Le projet de loi 91 propose l’ajout du paragraphe 94(4), lequel prescrit que toutes les personnes qui ont le droit d’assister à une assemblée des actionnaires puissent y « participer de façon suffisante ». Il s’agit certes d’une exigence importante, mais elle ne répondrait pas aux préoccupations exposées précédemment, car elle ne concerne que l’égalité des droits liés à la participation à une assemblée en particulier, mais pas l’égalité des droits entre les dirigeants et les actionnaires pour ce qui est du choix du format de l’assemblée.

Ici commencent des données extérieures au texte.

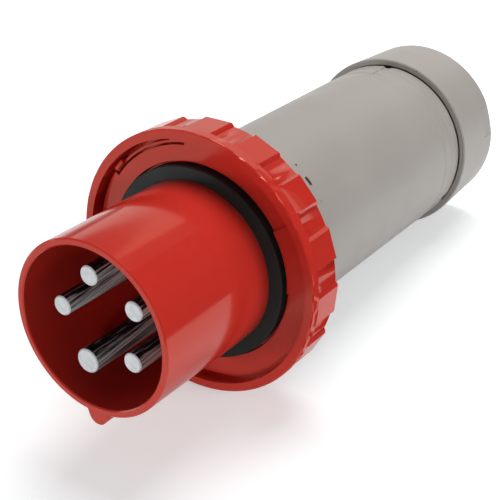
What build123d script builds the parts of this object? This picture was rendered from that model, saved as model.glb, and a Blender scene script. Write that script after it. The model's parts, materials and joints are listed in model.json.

Plutôt que de laisser les tribunaux déterminer la portée du paragraphe 94(3) (et/ou les agences de conseil en vote qui, en l’absence de précisions législatives, pourraient définir leurs propres normes sur ce qu’une société ouverte peut inclure dans ses documents constitutifs), les « limites » et les « exigences » autorisées par le paragraphe 94(3) devraient être énoncées dans le projet de loi pour réduire au minimum le risque d’abus et garantir des normes de gouvernance égales et équitables pour la tenue des assemblées des actionnaires, notamment :

  • fournir à l’alinéa 94(3)a) des exemples de « modalités » selon lesquelles une assemblée des actionnaires peut se tenir, ou prévoir que les « modalités » autorisées seront prescrites par voie réglementaire;
  • établir clairement qu’une « assemblée des actionnaires » désigne l’ensemble des assemblées des actionnaires et que les règles mises en place par les sociétés concernant les modalités selon lesquelles une assemblée peut se tenir doivent s’appliquer également à l’ensemble des assemblées des actionnaires, qu’elles soient ou non contestées.

Si cette brèche n’est pas refermée, les modifications à la LSAO proposées dans le projet de loi 91 pourraient créer un terreau fertile d’où naîtront des batailles inutiles et prévisibles lors de courses aux procurations.

Le projet de loi 91, qui a pour titre abrégé Loi de 2023 visant à réduire les formalités administratives pour une économie plus forte, est à l’étape de la deuxième lecture et a été soumis au Comité permanent de la justice. S’il est approuvé, les modifications entreront en vigueur le 1er octobre 2023.